What these two mechanics bring to the table should be very obvious. Not only is it not desirable for players to fight everything in the dungeon and the wilderness, most of the time they might not even have to and still can continue on their path without having to retreat back. It also provides many great opportunities to have interesting unplanned interactions with NPCs during explorations.

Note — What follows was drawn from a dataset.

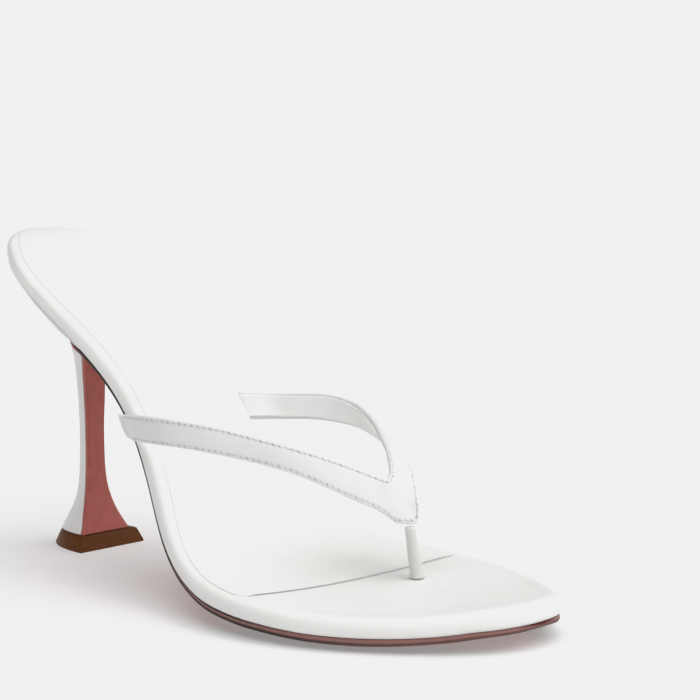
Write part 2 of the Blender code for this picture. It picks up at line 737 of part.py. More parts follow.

As GM, you could of course always decide what reaction towards the PCs randomly encountered creatures will have. But in my experience, in the heat of the action when all the players are looking at you eager to hear what happens with the things they just encountered, it’s just overwhelming tempting to always go with the default option that takes the least effort and can sprung into action immediately. “They attack.” By having the reaction roll as part of an established procedure for every encounter, you have a tool that always makes you at least take a moment to consider your options before settling on the easiest one. If the roll gives you a reaction and you have no clue how that could possibly work with that creature in that situation, you still always have the option to pick yourself how it should logically react. But having a dice roll always make a suggested outcome first is a very useful tool to have.

OSE might be worth a look

At 4,000 words, this is still only a look at the surface of what makes these 42 year old rules an interesting option for GMs and groups that think generic modern D&D can be a slog with too much mindless combat that takes way too much work and time to prepare for. I’m still not really happy with how this has come out and I am sure there are many more intricacies that would be worth mentioning, but I don’t think I’m going to get it much better than this in any reasonable time frame. If any of this sounds interesting and you want to know more in a lot more detail, I recommend again the Classic Dungeon Crawl series by Gus L I linked to above. He does a much better job at it, but also takes considerably more than 4,000 words.